Exercise input:

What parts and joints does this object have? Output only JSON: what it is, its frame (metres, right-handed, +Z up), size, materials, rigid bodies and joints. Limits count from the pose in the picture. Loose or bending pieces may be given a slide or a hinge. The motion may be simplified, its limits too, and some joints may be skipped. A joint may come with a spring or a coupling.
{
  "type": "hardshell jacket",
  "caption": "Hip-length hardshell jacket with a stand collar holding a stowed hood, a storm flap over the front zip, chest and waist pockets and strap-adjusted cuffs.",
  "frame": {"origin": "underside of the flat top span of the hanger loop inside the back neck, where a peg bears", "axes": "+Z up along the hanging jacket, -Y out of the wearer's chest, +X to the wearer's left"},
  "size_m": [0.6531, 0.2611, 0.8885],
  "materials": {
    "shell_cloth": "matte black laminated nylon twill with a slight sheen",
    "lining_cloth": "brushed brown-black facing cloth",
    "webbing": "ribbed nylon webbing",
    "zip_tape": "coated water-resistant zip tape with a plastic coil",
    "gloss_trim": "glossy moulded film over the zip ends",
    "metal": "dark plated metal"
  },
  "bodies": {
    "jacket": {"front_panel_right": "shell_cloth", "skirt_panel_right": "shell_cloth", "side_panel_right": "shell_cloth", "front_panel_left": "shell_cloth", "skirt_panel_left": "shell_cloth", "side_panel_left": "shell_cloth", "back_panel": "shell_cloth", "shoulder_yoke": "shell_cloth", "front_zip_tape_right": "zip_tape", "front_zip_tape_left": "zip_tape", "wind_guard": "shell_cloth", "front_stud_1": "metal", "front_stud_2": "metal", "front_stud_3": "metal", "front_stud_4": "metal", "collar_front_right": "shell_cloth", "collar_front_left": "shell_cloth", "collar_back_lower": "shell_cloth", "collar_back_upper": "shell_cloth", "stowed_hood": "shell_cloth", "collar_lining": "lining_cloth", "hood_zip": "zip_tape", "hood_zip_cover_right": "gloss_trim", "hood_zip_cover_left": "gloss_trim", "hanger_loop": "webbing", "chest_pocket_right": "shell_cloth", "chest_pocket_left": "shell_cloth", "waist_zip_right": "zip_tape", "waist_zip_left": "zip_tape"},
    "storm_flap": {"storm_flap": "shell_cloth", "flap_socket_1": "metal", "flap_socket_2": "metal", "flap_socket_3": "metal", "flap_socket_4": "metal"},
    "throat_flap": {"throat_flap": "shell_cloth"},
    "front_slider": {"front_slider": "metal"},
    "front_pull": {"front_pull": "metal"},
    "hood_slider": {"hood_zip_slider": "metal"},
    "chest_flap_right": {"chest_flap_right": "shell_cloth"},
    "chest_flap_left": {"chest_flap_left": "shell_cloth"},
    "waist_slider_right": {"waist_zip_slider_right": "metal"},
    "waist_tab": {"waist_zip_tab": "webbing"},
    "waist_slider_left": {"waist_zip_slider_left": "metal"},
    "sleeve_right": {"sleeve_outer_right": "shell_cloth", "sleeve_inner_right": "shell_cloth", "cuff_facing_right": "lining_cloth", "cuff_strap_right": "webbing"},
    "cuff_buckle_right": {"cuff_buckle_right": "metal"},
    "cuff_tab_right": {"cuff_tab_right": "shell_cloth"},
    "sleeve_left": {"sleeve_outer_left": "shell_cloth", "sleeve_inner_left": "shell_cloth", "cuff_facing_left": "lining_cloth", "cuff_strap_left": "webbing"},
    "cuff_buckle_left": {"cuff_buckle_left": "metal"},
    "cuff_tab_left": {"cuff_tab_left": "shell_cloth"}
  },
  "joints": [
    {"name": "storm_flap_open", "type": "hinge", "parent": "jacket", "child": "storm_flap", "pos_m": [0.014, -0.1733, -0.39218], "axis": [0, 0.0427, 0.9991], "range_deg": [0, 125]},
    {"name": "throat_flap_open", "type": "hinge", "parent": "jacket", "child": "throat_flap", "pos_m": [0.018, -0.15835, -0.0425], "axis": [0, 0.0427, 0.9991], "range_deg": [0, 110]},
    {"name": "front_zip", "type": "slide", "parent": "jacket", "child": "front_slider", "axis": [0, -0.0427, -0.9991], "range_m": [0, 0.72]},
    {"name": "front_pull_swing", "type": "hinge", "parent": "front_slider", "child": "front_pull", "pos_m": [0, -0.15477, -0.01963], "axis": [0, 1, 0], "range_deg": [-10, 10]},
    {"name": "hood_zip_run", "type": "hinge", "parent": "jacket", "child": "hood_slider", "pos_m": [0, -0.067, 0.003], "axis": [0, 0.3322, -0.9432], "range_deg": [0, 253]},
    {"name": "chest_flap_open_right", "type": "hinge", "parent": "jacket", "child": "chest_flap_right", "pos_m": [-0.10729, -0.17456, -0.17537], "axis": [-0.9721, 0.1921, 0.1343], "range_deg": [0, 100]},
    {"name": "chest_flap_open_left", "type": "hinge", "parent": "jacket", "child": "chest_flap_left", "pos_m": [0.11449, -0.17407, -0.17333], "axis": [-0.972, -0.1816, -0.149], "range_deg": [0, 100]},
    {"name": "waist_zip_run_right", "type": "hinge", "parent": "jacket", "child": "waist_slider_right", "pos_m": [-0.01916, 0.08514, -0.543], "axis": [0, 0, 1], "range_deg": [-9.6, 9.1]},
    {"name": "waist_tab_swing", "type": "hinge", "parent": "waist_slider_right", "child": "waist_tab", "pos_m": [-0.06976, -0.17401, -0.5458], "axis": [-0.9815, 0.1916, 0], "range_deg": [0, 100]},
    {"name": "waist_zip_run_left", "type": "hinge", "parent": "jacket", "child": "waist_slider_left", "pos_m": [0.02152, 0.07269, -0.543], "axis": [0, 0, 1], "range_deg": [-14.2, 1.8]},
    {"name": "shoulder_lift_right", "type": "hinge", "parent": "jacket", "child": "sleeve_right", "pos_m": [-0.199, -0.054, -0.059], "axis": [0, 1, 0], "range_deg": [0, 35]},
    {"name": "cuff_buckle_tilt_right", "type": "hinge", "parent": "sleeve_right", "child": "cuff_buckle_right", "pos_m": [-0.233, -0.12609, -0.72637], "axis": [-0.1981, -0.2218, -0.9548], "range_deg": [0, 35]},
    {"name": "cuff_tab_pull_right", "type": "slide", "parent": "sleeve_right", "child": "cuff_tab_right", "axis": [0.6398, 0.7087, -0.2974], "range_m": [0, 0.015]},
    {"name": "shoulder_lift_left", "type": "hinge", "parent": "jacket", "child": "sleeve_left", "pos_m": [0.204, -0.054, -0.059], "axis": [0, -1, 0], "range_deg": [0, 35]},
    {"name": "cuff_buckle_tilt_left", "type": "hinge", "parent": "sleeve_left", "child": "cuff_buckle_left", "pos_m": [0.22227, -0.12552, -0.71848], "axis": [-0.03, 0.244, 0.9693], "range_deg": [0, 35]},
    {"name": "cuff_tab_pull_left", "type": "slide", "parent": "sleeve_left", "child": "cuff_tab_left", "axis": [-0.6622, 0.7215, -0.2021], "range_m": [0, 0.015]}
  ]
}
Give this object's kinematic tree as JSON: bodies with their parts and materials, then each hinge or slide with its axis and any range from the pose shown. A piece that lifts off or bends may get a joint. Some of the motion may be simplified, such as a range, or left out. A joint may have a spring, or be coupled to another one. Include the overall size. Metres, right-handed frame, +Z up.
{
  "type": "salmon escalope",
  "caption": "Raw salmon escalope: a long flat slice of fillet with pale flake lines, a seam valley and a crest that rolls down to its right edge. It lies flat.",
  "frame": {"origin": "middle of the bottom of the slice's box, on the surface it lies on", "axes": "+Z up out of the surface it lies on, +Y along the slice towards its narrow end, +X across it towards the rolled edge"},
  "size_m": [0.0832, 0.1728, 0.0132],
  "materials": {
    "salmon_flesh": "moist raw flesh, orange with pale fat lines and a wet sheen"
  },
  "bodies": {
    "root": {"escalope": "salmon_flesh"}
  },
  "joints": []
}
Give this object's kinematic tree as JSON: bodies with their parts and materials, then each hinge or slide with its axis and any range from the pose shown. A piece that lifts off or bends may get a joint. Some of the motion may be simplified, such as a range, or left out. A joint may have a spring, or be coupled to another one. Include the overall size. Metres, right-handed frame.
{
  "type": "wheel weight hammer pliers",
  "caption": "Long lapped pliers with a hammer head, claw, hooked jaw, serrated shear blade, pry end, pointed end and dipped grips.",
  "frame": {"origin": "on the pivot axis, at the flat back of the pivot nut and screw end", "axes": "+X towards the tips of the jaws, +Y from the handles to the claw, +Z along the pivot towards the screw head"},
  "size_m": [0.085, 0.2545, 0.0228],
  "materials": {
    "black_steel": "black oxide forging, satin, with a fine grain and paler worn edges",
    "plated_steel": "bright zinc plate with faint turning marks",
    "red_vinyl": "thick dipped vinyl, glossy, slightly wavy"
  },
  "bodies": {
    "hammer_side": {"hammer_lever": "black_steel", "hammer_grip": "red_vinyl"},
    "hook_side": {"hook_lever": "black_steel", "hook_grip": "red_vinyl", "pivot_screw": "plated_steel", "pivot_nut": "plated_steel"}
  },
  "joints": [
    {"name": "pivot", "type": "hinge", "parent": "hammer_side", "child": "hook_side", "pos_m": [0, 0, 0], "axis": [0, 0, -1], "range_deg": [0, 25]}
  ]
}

To do: Using the listing, collect all lines in which the string "bends" is found.

Exercise answer:
Give this object's kinematic tree as JSON: bodies with their parts and materials, then each hinge or slide with its axis and any range from the pose shown. A piece that lifts off or bends may get a joint. Some of the motion may be simplified, such as a range, or left out. A joint may have a spring, or be coupled to another one. Include the overall size. Metres, right-handed frame, +Z up.
Give this object's kinematic tree as JSON: bodies with their parts and materials, then each hinge or slide with its axis and any range from the pose shown. A piece that lifts off or bends may get a joint. Some of the motion may be simplified, such as a range, or left out. A joint may have a spring, or be coupled to another one. Include the overall size. Metres, right-handed frame.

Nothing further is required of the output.